## EXERCISE BRIEF
From the records below, extract only the lines running from the line with "Turn this picture" to the line with "SOCK_RECESS = 1.1 * MM", both lines included, reproducing them exactly.

— Start RAW RECORDS —

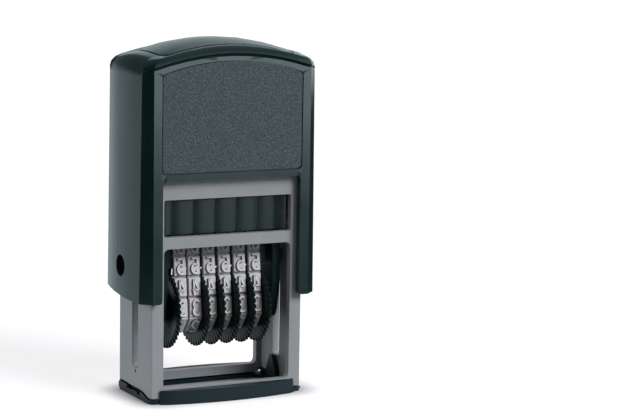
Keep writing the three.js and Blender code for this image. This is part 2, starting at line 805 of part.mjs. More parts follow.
// The opening between the limbs, with rounded corners above and the limbs' feet rounded below
function limbCutout() {
  const points = [];
  const arcSteps = 3;
  for (let step = 0; step <= arcSteps; step += 1) {
    const angle = (Math.PI * step) / (2 * arcSteps);
    points.push(new THREE.Vector2(
      cutoutHalfWidth + limbRadius * (1 - Math.sin(angle)),
      limbBottom + limbRadius * (1 - Math.cos(angle)),
    ));
  }
  const upper = rounded([
    [cutoutHalfWidth, panelBottom, cutoutRadius],
    [-cutoutHalfWidth, panelBottom, cutoutRadius],
    [-cutoutHalfWidth, limbBottom],
    [cutoutHalfWidth, limbBottom],
  ]).slice(0, -2);
  const mirrored = points.map(({ x, y }) => new THREE.Vector2(-x, y)).reverse();
  const low = limbBottom - overrun;
  const foot = cutoutHalfWidth + limbRadius;
  return [
    new THREE.Vector2(-foot, low),
    new THREE.Vector2(foot, low),
    ...points,
    ...upper,
    ...mirrored,
  ];
}

// The panel's label plate and its shallow recess
const labelHalfWidth = 14.5;
const labelRecess = 0.55;
const labelThickness = 0.35;
const labelMarginTop = 1.35;
const labelMarginBottom = 1.3;
const labelRadius = 0.9;
const labelSeam = 0.15;
const labelSteps = 10;

function labelOutline(inset) {
  const halfWidth = labelHalfWidth - inset;
  const bottom = panelBottom + labelMarginBottom + inset;
  const top = (x) => domeHeight(x, rimHalfDepth, capCrest) - browRise - labelMarginTop - inset;
  const corners = [[-halfWidth, bottom, labelRadius], [halfWidth, bottom, labelRadius]];
  corners.push([halfWidth, top(halfWidth), labelRadius]);
  for (let step = 1; step < labelSteps; step += 1) {
    const x = halfWidth * (1 - (2 * step) / labelSteps);
    corners.push([x, top(x)]);
  }
  corners.push([-halfWidth, top(halfWidth), labelRadius]);
  return rounded(corners);
}

function labelPlate() {
  const back = labelRecess - runningGap - capHalfDepth;
  return alongY(labelOutline(labelSeam), back - labelThickness, back);
}

const counterboreRadius = 2.05;
const counterboreDepth = 1;

function capShell() {
  const through = capHalfDepth + overrun;
  const across = capHalfWidth + overrun;
  const bore = circlePoints(journalRadius + seatGap, 20, 0, axleHeight);
  const counterbore = circlePoints(counterboreRadius, 24, 0, axleHeight);
  const shell = cutFrom(
    capOuter(),
    capHollow(),
    alongY(limbCutout(), -through, through),
    underDome(crownSeam, -overrun, recessDepth),
    alongY(labelOutline(0), -through, labelRecess - capHalfDepth),
    alongX(bore, -across, across),
    alongX(counterbore, capHalfWidth - counterboreDepth, across),
    alongX(counterbore, -across, counterboreDepth - capHalfWidth),
  );
  const ceiling = capCrest - ceilingDrop;
  const seat = alongZ(
    circlePoints(springSeatRadius, 24),
    ceiling - springSeatDrop,
    ceiling + roofThickness / 2,
  );
  const spigot = alongZ(
    circlePoints(spigotRadius, 20),
    ceiling - springSeatDrop - roofSpigotLength,
    ceiling,
  );
  return joined(shell, seat, spigot);
}

// The return spring between the frame's deck and the cap's roof: one unbroken tube, whose ends
// run on straight for the width of the wire
const springWire = 0.9;
const springMeanRadius = 3.9;
const springTurns = 6;
const stepsPerTurn = 8;
const wireSides = 5;
const closedTurnShare = 0.5;

function springPath() {
  const low = deckTop + seatGap + springWire / 2;
  const high = capCrest - ceilingDrop - springSeatDrop - seatGap - springWire / 2;
  const steps = springTurns * stepsPerTurn;
  const closed = closedTurnShare / springTurns;
  const path = [];
  for (let step = 0; step <= steps; step += 1) {
    const share = step / steps;
    const angle = 2 * Math.PI * springTurns * share;
    const climb = (share + THREE.MathUtils.smoothstep(share, closed / 2, 1 - closed / 2)) / 2;
    path.push({ angle, height: low + (high - low) * climb, ahead: 0 });
  }
  const last = path[path.length - 1];
  return [{ ...path[0], ahead: -springWire }, ...path, { ...last, ahead: springWire }];
}

// The point of a wire's skin beside its path: turn runs round the wire, from the outside up
function springPoint({ angle, height, ahead }, reach, turn) {
  const radius = springMeanRadius + reach * Math.cos(turn);
  return new THREE.Vector3(
    radius * Math.cos(angle) - ahead * Math.sin(angle),
    radius * Math.sin(angle) + ahead * Math.cos(angle),
    height + reach * Math.sin(turn),
  );
}

function returnSpring() {
  const path = springPath();
  const rings = path.map((station) => {
    const ring = [];
    for (let side = 0; side < wireSides; side += 1) {
      const point = springPoint(station, springWire / 2, (-2 * Math.PI * side) / wireSides);
      ring.push(point.toArray());
    }
    return ring;
  });
  const centres = path.map((station) => springPoint(station, 0, 0));
  let least = Infinity;
  centres.forEach((centre, index) => {
    centres.slice(index + stepsPerTurn / 2).forEach((other) => {
      least = Math.min(least, centre.distanceTo(other) - springWire);
    });
  });
  console.log(`the spring's least gap to itself is ${least.toFixed(2)} mm`);
  return loft(rings);
}

// Assembly: the frame stands still, the cap slides on it, and the print unit turns in the cap
const stamp = new THREE.Group();

const frameGroup = new THREE.Group();
frameGroup.add(piece("inner_frame", innerFrame(), "greyAbs"));
frameGroup.add(piece("foot_frame", footFrame(), "footAbs"));
frameGroup.add(piece("return_spring", returnSpring(), "steel"));

const padGroup = new THREE.Group();
padGroup.add(piece("pad_cartridge", padCartridge(), "padAbs"));
padGroup.add(piece("ink_felt", inkFelt(), "inkFelt"));

const capGroup = new THREE.Group();
capGroup.add(piece("cap_shell", capShell(), "capAbs"));
capGroup.add(piece("crown_cover", crownCover(), "crownAbs"));
capGroup.add(piece("label_plate", labelPlate(), "labelFoil"));

const unitGroup = new THREE.Group();
unitGroup.position.z = axleHeight;
unitGroup.add(piece("left_cheek", cheek(-1), "cheekAbs"));
unitGroup.add(piece("right_cheek", cheek(1), "cheekAbs"));
unitGroup.add(piece("print_bridge", printBridge(), "cheekAbs"));
const pinEnd = cheekOuter - 2 * runningGap;
const pin = piece("wheel_axle", alongX(circlePoints(axleRadius, 16), -pinEnd, pinEnd), "steel");
pin.position.z = -wheelDrop;
unitGroup.add(pin);

bandEdges.forEach((edge, index) => {
  const band = piece(`number_band_${index + 1}`, numberBand(), "bandRubber");
  band.position.x = edge;
  unitGroup.add(band);
  const discSide = index === 0 ? -1 : 1;
  const wheel = piece(`thumbwheel_${index + 1}`, thumbwheel(discSide), "wheelAbs");
  const shift = discSide < 0 ? -sideClearance - discThickness : sideClearance;
  wheel.position.set(edge + shift, 0, -wheelDrop);
  unitGroup.add(wheel);
});

stamp.add(frameGroup, padGroup, capGroup, unitGroup);

export default stamp;
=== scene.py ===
# %% [markdown]
# A self-inking numbering stamp stands on its foot. A grey frame holds an ink pad behind its upper
# window, and a black cap slides down over the frame. The cap carries the print unit, six rubber
# bands on toothed thumbwheels, which turns half round on its way from the pad to the paper.
#
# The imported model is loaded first. Every piece made here goes where its solids say, in metres,
# and rides on one of its bodies.
# %% Load the frame
import math

import bmesh
import bpy
from mathutils import Matrix, Vector


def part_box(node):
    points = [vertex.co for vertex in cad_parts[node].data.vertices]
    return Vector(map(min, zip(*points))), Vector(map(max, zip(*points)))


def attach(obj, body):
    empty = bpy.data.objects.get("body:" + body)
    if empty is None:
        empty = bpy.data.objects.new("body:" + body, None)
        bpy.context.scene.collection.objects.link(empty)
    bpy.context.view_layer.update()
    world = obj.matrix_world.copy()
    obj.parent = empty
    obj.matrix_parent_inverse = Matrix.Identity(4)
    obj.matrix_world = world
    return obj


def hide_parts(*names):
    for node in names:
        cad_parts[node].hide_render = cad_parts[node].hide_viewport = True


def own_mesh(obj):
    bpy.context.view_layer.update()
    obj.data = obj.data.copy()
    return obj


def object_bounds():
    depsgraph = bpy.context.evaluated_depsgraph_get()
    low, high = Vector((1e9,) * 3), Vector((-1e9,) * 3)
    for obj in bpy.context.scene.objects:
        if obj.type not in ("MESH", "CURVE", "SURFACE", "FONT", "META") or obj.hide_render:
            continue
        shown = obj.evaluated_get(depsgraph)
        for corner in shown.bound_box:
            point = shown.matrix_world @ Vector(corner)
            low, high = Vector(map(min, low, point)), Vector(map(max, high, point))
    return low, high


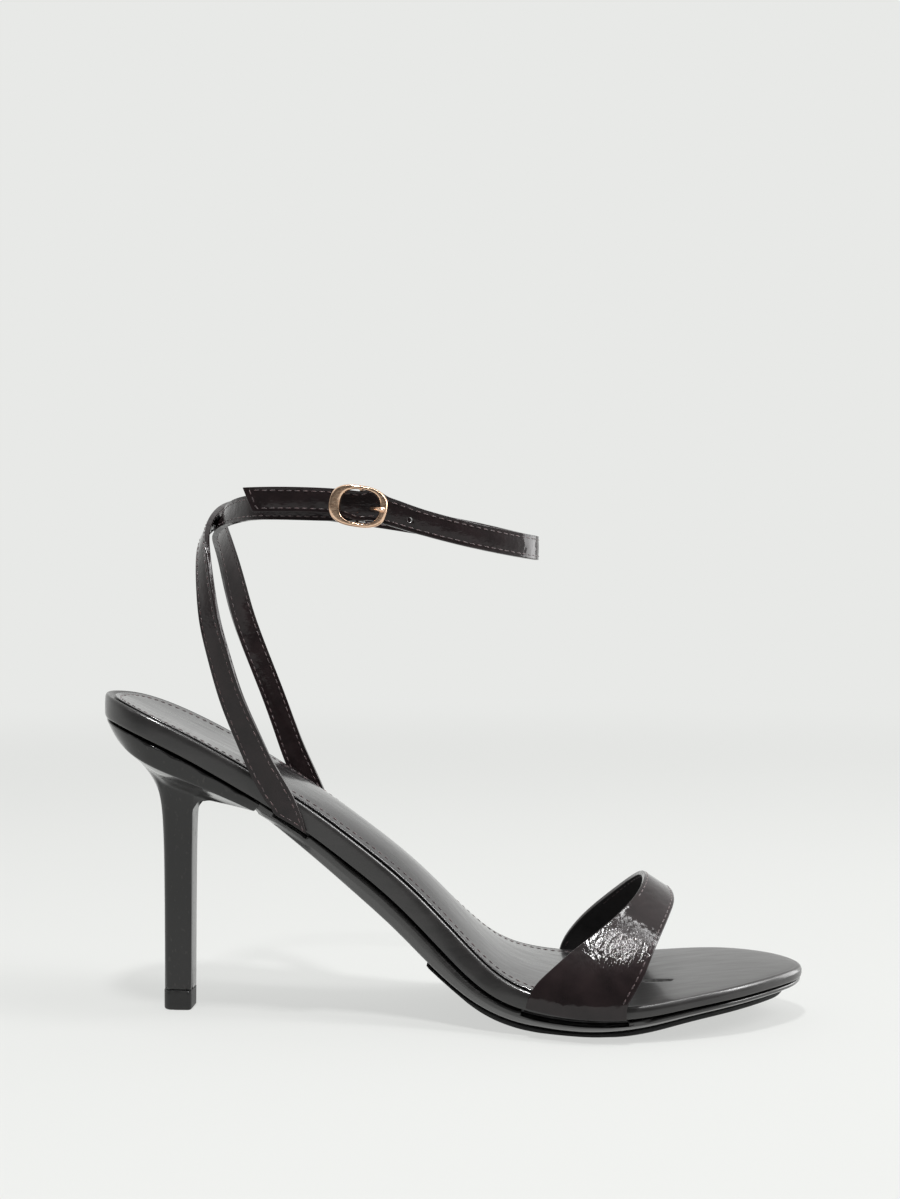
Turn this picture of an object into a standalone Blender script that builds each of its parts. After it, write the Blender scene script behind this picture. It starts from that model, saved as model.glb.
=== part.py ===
"""Strappy heeled sandal for a right foot, modelled at its real size in metres.

The middle of the heel tip's ground face is the origin. +X runs towards the toe, +Y towards
the inner (medial) side of the foot and +Z is up, so the buckle is on the -Y side.
"""

import math

import bmesh
import bpy
from mathutils import Matrix, Vector

MM = 0.001

# Main sizes of the last
LENGTH = 223 * MM
HEEL_SETBACK = 24.5 * MM
HEEL_RISE = 102 * MM
BALL_WIDTH = 75 * MM
HEEL_ROUND = 24.5 * MM
TOE_ROUND = 38.5 * MM
LEAN_LENGTH = 45 * MM

# Layers of the sole
CLEAR = 0.3 * MM
BAND_DEPTH = 7.2 * MM
RIM_ROLL = 2.6 * MM
CROWN = 4 * MM
OUTSOLE_DEPTH = 4 * MM
OUTSOLE_INSET = 1.2 * MM
OUTSOLE_BEVEL = 5.5 * MM
HALF_SOLE_WALL = 1.8 * MM
HALF_SOLE_INSET = 6.5 * MM
HALF_SOLE_SKIVE = 16 * MM
HALF_SOLE_THIN_END = 0.45
SOCK_WALL = 0.9 * MM
SOCK_INSET = 3.2 * MM
SOCK_RECESS = 1.1 * MM

# Heel
BREAST = 58.5 * MM
SEAT_INSET = 0.6 * MM
SHAFT_TOP = 55 * MM
SHAFT_LENGTH = 9.8 * MM
SHAFT_WIDTH = 9.2 * MM
SHAFT_TAPER = 0.95
SHAFT_BACK_SQUARENESS = 3
SHAFT_FRONT_SQUARENESS = 9
TIP_HEIGHT = 6.2 * MM
TIP_EDGE = 0.4 * MM

# Straps
STRAP_WIDTH = 7.6 * MM
STRAP_WALL = 1.8 * MM
CHAPE_WALL = 1.6 * MM
SKIVED_WALL = 0.9 * MM
TUCK = 5 * MM
POCKET_CLEAR = 0.35 * MM
POCKET_OUT = 2.5 * MM
POCKET_MARGIN = 0.6 * MM
LOOP_LENGTH = 107 * MM
LOOP_BACK = 8.3 * MM
LOOP_WIDTH = 65 * MM
ANKLE_RISE = 160 * MM
LATERAL_FOOT = 67.8 * MM
MEDIAL_FOOT = 70.2 * MM
TOE_STRAP_CREST = 43.4 * MM
TOE_STRAP_FALL = 5.6 * MM
TOE_STRAP_MIDDLE = 2.5 * MM

# Buckle
BUCKLE_LENGTH = 17.7 * MM
BUCKLE_HEIGHT = 12.5 * MM
BUCKLE_WALL = 1.6 * MM
BUCKLE_REAR = 3.4 * MM
BUCKLE_FRONT = 2.3 * MM
BUCKLE_EDGE = 1.25 * MM
BUCKLE_DROP = 0.65 * MM
CHAPE_SPREAD = 1.12
BUCKLE_TILT = math.radians(9)
BAR_RADIUS = 0.55 * MM
PRONG_RADIUS = 0.75 * MM
PRONG_LOOP_RADIUS = 0.45 * MM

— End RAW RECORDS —

## ANSWER TO THE PROBLEM
Turn this picture of an object into a standalone Blender script that builds each of its parts. After it, write the Blender scene script behind this picture. It starts from that model, saved as model.glb.
=== part.py ===
"""Strappy heeled sandal for a right foot, modelled at its real size in metres.

The middle of the heel tip's ground face is the origin. +X runs towards the toe, +Y towards
the inner (medial) side of the foot and +Z is up, so the buckle is on the -Y side.
"""

import math

import bmesh
import bpy
from mathutils import Matrix, Vector

MM = 0.001

# Main sizes of the last
LENGTH = 223 * MM
HEEL_SETBACK = 24.5 * MM
HEEL_RISE = 102 * MM
BALL_WIDTH = 75 * MM
HEEL_ROUND = 24.5 * MM
TOE_ROUND = 38.5 * MM
LEAN_LENGTH = 45 * MM

# Layers of the sole
CLEAR = 0.3 * MM
BAND_DEPTH = 7.2 * MM
RIM_ROLL = 2.6 * MM
CROWN = 4 * MM
OUTSOLE_DEPTH = 4 * MM
OUTSOLE_INSET = 1.2 * MM
OUTSOLE_BEVEL = 5.5 * MM
HALF_SOLE_WALL = 1.8 * MM
HALF_SOLE_INSET = 6.5 * MM
HALF_SOLE_SKIVE = 16 * MM
HALF_SOLE_THIN_END = 0.45
SOCK_WALL = 0.9 * MM
SOCK_INSET = 3.2 * MM
SOCK_RECESS = 1.1 * MM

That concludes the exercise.